On Behalf of | Apr 27, 2026 | Commercial Debt Collection |

In California, you cannot repossess advice once provided. Whether you are an accountant, consultant, or lawyer, an unpaid invoice is an immediate dent to your cash flow. Protecting your practice requires shifting from simply “billing” for time to “securing” revenue through proactive systems.

Ending the cycle of unsecured credit

When you wait weeks for payment, you essentially subsidize a client’s business with your labor. California law provides frameworks to secure payment before work even begins.

The Evergreen Retainer is a vital tool for this. Unlike a standard deposit, this model requires clients to maintain a minimum balance in a trust account. If the fund drops below a set threshold, your contract can allow you to pause work until they replenish the account. When the agreement is clear, this tool helps ensure you never provide expertise on an unsecured basis.

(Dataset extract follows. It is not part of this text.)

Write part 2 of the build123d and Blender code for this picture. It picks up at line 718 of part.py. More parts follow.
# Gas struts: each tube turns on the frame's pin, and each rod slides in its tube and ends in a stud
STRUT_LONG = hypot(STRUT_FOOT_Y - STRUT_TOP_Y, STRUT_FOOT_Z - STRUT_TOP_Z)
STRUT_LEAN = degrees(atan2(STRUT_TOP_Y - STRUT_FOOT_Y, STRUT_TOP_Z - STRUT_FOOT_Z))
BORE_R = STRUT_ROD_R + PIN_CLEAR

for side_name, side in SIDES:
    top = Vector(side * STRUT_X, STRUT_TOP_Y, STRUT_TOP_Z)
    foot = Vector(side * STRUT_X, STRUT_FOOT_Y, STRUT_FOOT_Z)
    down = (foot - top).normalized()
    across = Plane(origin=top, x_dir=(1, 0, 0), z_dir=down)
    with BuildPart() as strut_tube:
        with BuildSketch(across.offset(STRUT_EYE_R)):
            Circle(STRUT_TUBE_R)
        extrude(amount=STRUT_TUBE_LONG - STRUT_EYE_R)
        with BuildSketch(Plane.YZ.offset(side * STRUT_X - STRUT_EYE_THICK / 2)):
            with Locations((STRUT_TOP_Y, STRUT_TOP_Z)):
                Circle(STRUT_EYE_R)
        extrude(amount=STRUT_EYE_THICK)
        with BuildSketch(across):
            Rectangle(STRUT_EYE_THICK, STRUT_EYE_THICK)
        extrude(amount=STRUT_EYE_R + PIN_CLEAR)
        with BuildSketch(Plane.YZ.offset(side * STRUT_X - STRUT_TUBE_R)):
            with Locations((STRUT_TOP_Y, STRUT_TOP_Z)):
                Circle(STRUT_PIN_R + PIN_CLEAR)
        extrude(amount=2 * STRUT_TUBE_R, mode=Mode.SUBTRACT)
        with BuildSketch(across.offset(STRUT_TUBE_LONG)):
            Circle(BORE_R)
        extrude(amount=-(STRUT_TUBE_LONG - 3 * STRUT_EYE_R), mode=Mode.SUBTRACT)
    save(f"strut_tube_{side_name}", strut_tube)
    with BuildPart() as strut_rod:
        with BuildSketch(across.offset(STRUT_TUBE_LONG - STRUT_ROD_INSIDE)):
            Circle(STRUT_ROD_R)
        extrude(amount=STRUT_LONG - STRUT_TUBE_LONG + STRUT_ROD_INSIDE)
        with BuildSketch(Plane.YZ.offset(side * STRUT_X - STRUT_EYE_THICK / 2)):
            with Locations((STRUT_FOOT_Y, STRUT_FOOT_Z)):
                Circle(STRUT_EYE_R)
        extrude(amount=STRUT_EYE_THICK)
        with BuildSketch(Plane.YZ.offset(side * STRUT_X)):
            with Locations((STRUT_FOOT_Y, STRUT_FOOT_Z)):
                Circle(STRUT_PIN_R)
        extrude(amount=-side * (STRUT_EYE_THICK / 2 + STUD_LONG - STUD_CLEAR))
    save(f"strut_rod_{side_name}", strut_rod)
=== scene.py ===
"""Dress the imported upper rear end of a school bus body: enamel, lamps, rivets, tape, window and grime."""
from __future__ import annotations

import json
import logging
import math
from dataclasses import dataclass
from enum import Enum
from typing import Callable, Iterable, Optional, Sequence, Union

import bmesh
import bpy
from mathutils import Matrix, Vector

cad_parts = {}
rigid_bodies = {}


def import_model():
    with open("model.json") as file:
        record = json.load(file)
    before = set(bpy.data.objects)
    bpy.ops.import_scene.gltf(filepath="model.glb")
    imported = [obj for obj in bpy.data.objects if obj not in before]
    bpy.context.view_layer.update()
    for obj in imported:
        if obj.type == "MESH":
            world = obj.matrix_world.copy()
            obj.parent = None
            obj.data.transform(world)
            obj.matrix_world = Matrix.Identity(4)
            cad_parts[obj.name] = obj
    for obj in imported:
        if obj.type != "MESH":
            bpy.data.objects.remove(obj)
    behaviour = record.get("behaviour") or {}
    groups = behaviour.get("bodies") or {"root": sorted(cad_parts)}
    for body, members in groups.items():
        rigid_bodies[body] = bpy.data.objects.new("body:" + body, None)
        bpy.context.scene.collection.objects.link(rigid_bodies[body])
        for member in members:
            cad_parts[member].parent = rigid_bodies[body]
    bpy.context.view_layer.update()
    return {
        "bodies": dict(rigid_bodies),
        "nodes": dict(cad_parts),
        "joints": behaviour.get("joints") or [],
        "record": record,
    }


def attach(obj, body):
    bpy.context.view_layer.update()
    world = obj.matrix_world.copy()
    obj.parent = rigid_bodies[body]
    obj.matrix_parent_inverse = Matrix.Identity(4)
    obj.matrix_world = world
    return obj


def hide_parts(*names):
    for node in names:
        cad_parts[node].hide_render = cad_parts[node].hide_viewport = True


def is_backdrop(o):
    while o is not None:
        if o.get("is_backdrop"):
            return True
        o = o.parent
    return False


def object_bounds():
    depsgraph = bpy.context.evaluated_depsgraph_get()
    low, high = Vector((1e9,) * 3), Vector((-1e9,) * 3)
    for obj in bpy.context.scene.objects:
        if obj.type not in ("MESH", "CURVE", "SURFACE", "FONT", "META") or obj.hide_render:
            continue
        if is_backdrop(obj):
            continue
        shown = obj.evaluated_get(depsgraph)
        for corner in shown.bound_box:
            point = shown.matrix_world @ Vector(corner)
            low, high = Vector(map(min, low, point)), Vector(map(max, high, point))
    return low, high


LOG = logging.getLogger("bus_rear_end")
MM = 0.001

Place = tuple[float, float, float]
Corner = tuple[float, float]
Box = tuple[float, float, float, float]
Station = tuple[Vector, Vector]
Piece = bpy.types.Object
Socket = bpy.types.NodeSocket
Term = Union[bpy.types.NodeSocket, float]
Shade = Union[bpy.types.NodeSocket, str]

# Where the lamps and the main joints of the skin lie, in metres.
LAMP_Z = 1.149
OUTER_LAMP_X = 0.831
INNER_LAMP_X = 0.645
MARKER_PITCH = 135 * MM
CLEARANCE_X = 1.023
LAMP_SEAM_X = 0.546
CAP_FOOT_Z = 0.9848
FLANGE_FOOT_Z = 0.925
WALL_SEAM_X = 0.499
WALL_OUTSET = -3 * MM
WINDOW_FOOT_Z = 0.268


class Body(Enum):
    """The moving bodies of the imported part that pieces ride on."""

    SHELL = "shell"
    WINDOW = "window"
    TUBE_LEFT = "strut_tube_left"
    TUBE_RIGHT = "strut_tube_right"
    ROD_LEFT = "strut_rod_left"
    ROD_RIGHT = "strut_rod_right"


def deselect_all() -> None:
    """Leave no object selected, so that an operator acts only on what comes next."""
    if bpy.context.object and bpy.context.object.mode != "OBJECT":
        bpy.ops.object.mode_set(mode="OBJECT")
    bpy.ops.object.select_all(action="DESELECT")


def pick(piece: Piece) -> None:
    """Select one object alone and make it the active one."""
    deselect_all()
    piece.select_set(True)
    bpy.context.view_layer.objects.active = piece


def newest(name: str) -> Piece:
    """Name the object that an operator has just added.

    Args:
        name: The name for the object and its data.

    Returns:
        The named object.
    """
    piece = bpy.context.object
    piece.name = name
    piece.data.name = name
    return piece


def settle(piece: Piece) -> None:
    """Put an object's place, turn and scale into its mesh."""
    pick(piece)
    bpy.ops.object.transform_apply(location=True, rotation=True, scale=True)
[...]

Strategies for fee recovery

If your client has already incurred a debt, friendly reminders are rarely effective. While clients may use quality disputes to delay payment, a solid paper trail usually negates these arguments:

  • Engagement letter as a shield: Including specific stop-work and attorney-fee shifting clauses in contracts changes the math for a debtor. In California, a solid agreement can make them responsible for the legal costs you incur during collection.
  • Itemized value logs: Detailing billing descriptions provides a contemporaneous record of value. When your logs are specific, it becomes difficult for a debtor to claim services were not rendered.
  • Binding obligations: Meeting your contractual duties makes your invoice a binding legal obligation. No professional standard entitles a client to unilaterally delay payment for utilized knowledge.

With these records, you can pursue a court judgment. This allows you to attach bank accounts, place liens on property or garnish wages to satisfy the debt.

Securing the revenue you have earned

Justice in the professional world means receiving exactly what is owed. While automated follow-ups help, they are not always sufficient to move a stubborn debtor toward payment. When your internal systems fail, formal legal intervention provides the necessary leverage to finalize a recovery. By securing your fees upfront and maintaining a disciplined process, you ensure your skills are treated as a valued asset rather than a voluntary contribution.